45 of 50 people found the following review helpful.
3Winsome and fun
By Leanne
I’m a francophile who devours anything and everything I can get my hands on that is about French culture. I was delighted to receive an advance copy of this book since it sounded exactly like the kind of book I love, one that combined two of my favorite pastimes — food and France. While I enjoyed this book, I didn’t find it very substantive, and for that reason would give it 3 1/2 stars.

While the book was interesting, it seemed much too self-indulgent in places. Memoirs, of course, are nothing if not self-indulgent, but Bard’s recounting of her relationship with her husband seemed to draw out scenarios that didn’t quite merit the attention that she gave them. I did enjoy the intermingling of her stories with the recipes that inspired each narrative, and found it to be a creative (if not original) play on the memoir genre.

The book itself is light-hearted and fun, although it is also tinctured with darker elements, such as Bard’s revelations about her father’s manic depression. Having lived in France for a year when I was about Bard’s age, I could also relate to her descriptions of French culture and the French mode de vie.

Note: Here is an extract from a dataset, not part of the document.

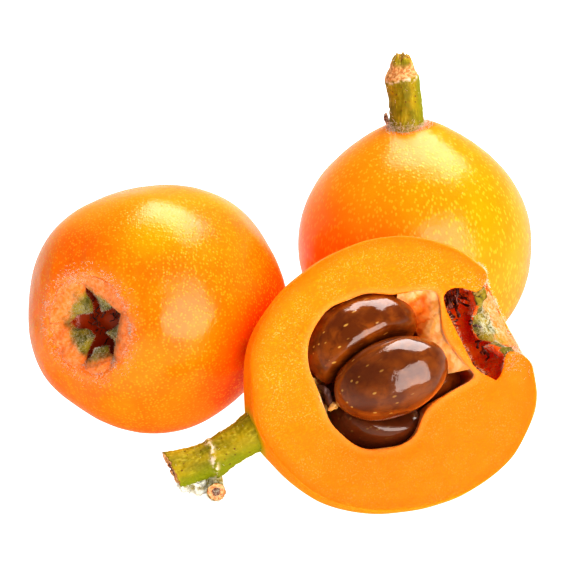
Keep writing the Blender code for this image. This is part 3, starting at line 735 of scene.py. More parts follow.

Overall, I would recommend this book if you’re looking for a light read.

25 of 27 people found the following review helpful.
2some cheese with that whine?
By analog shoujo
A whiny professional student moves to Paris and frets about trials such as attending cocktail parties, not being able to find canned chicken broth, and working exhausting three-hour days at the Louvre (followed by a leisurely lunch out). When I got to the part about her stepfather taking out loans and paying her credit card bills so that she could maintain her Parisian lifestyle, I had to stop reading. Her petty gripes and sense of entitlement ruined what could have been a wonderful story about a cross-cultural relationship. Tant pis.